I think it will be a big hit! I wonder if Mexicans have bowling alleys in DF or elsewhere?

Shannon said...

Sun of a gun. Who knew? I must go and check this out, although may roller skating (and possibly bowling) days are over as well. Still I must see this!

Babs said...

Shannon, I know I'll never skate again, or probably bowl, but what fun to watch the shenanigans...

Fun to see!

Droelma said...

I know of three bowling alleys here in the capital ( in Colonia del Valle and Condessa, which are my neighborhoods) that over the last 15 years or so came and went in the shortest of time, like a year or so. One of them turned into a " Planet Hollywood ", but also did not survive.
I am aware of three other places in my area and in Polanco ( all the same owner: AMF) and the one closest to me in Colonia Narvarta charges 99.- pesos an hour p.p. with nothing included. They also have a package that is 300.- pesos p.p. and entitles a person to bowl for two hours with shoe rental included.
There are also two coupons for either a slice of pizza, or a Club sandwich as well as a beer or a soft drink. For the average Mexican not exactly an economical family outing.
The place in Narvarte ( I pass there when Millie my dog and I go for longer walks on the weekend ) seems to make their money with packages for Corporate Parties, Children's parties and events for adults like birthdays, Stag parties and lately also " Divorce " parties.
Since I am from a non-bowling culture, I have never paid more attention than this and have no idea how it looks in other areas of the D.F.
I can however imagine that if bowling is not really successful in the areas of Polanco, Coyoacan, Del Valle or Condessa, that it will be even less so in other areas.

Babs said...

Thanks for sharing all the info Droelma. I had no idea. Maybe with a roller skating rink and a bowling alley this will work. Only time will tell.....

Droelma said...

I think it might very well work in SMA, because American culture is
much more engrained there on a individual level, mostly due to the
many American citizens who live there.
Here in the capital American culture is mostly confined to fast food
restaurants and places like Marie Calenders, Cheers, Hooters, TGIF
just to name those in my direct surroundings.
I personally think that bowling and skating is good fun ( and exercise
! ), but also understand that it is difficult to adopt, if it is not
part of the original local culture.
The only thing that kind of surprised me a bit was that I remember SMA
to be more of a place for those of the " tercera edad " ( those over
60 ) and I don't relate that with bowling and skating, but might very
well be wrong.
As I am staring 70 right in the face neither of the two activities
would even be a consideration for me.....and to be honest, it was not
at 60 or 50

Babs said...

There are probably more ex-pats in DF then in San Miguel where,contrary to what realtors say that we have 16,000 Expats, that is false.

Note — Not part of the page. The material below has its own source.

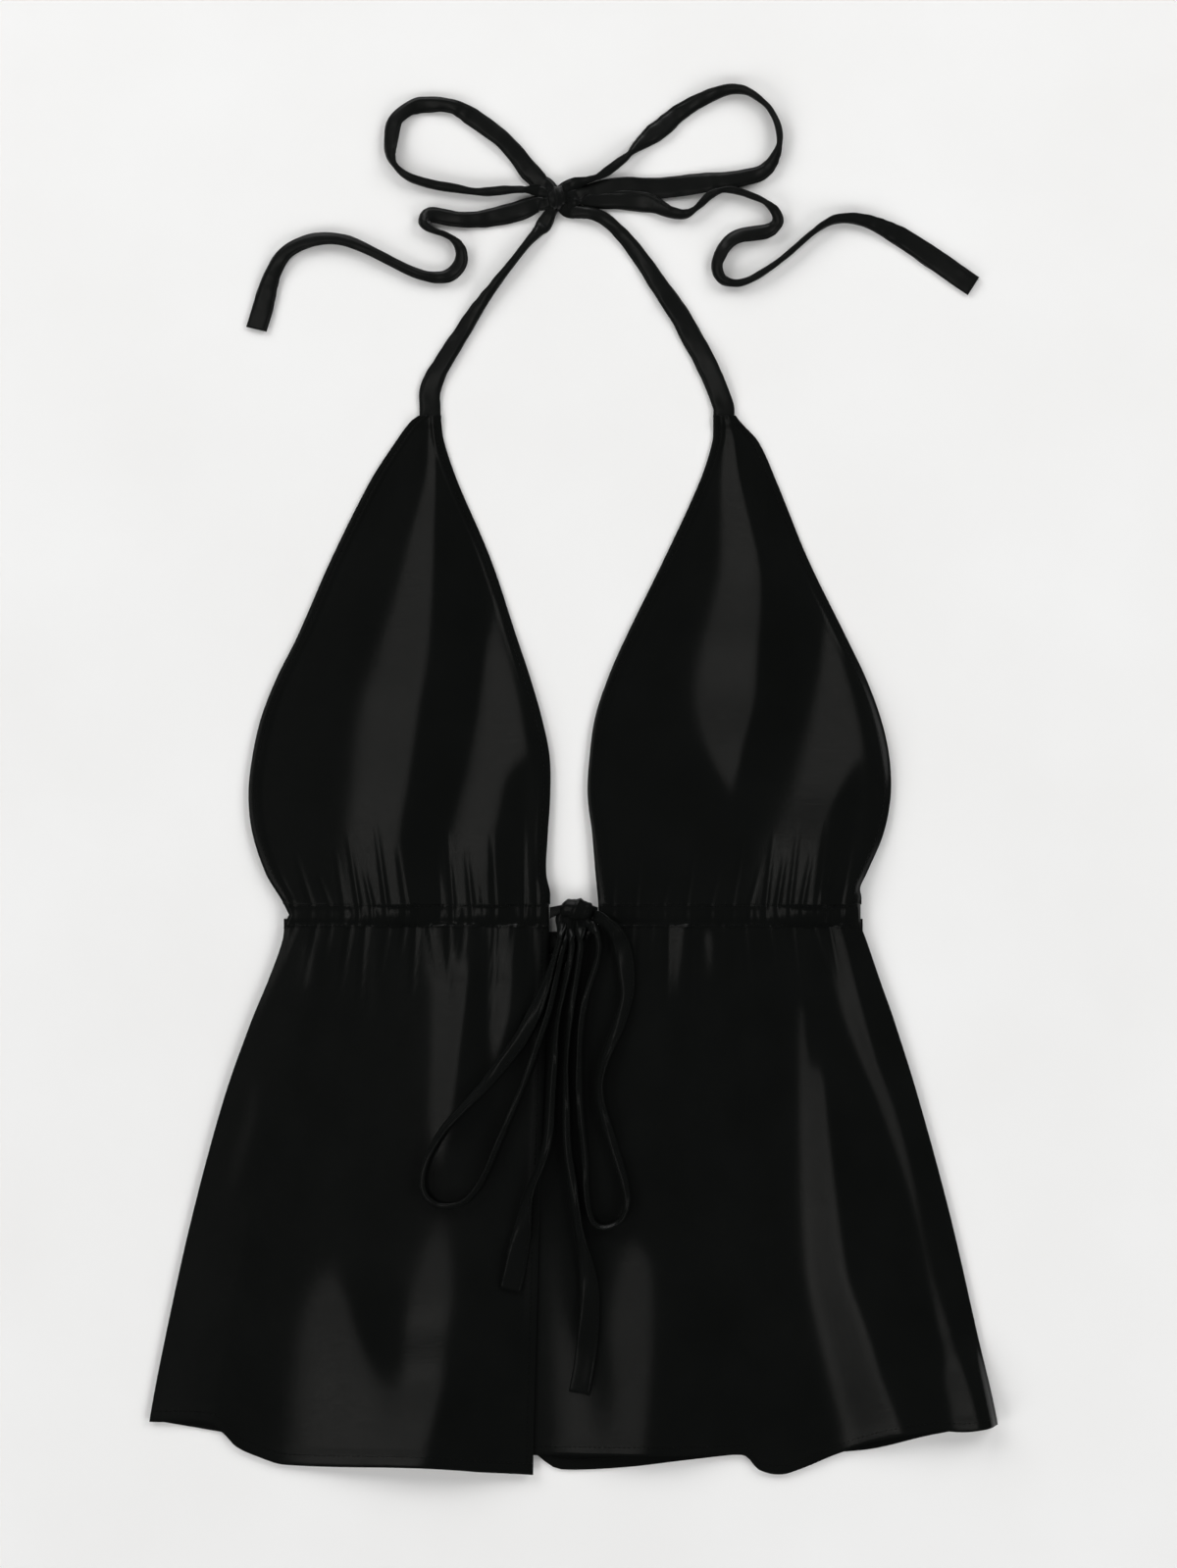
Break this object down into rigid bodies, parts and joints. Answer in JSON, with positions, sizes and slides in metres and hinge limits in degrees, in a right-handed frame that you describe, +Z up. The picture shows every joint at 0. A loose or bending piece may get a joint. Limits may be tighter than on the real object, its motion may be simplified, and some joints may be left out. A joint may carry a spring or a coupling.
{
  "type": "halter neck top",
  "caption": "Black satin halter neck top laid flat: gathered bibs with a deep plunge, a drawstring waist, a split-front peplum, and flat ties in bows.",
  "frame": {"origin": "on the surface that the top lies on, midway between the hem's side corners and midway between the bib tops and the lowest hem", "axes": "+X to the viewer's right across the front, +Y from the hem towards the neck, +Z up out of the front"},
  "size_m": [0.5184, 0.8479, 0.0213],
  "materials": {
    "satin": "soft black satin-weave cloth with a dull sheen",
    "casing": "the same satin, gathered over a drawstring",
    "tape": "folded and stitched self-fabric tape in dull satin"
  },
  "bodies": {
    "root": {"bib_left": "satin", "bib_right": "satin", "casing_front_left": "casing", "casing_front_right": "casing", "casing_back": "casing", "peplum_front_left": "satin", "peplum_front_right": "satin", "peplum_back": "satin", "strap_left": "tape", "strap_right": "tape", "neck_knot": "tape", "neck_loop_left": "tape", "neck_loop_right": "tape", "neck_tail_left": "tape", "neck_tail_right": "tape", "waist_feed_left": "tape", "waist_feed_right": "tape", "waist_knot": "tape", "waist_loop_left": "tape", "waist_loop_right": "tape", "waist_tail_long": "tape", "waist_tail_short": "tape"}
  },
  "joints": []
}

INM says we have about 6400 and of that about 3000 full time.
Another thing is that starting about 10 years ago, people in their 40s, 50s and 60s are moving in to raise families and to live. At 73, I'm now a grand dame, ha. Today I had lunch with a 52, 62 and 65 year old friends. I, was the oldest, which is common. I would bowl now but doubt I would roller skate again.....

Droelma said...

Of course, Mexico City has more Americans living here than in SMA. But considering that this very spread out city has way more than 20 million inhabitants, I can easily imagine that the percentage is less than in SMA, where people also live closer together, which makes supporting and maintaining any kind of unusual business easier.
Just an example: Years ago we had a real German/Swiss bakery and I was happy and willing to travel the 30 minutes to get there and another 30 minutes to get home again.
All of a sudden it closed, even though the bread was excellent. Thousands of Europeans live in the capital, yet they were not enough to maintain the bakery, I was told. I had a hard time believing that, but at the German School's Christmas Bazaar found out, that most people just did not want to travel that far to buy bread. I personally think that it is not the absolute number of people who could support a business, but the number of people close enough to support a business easily. I think that applies to SMA much more than to Mexico City, even though there are definitely more Americans here than in SMA.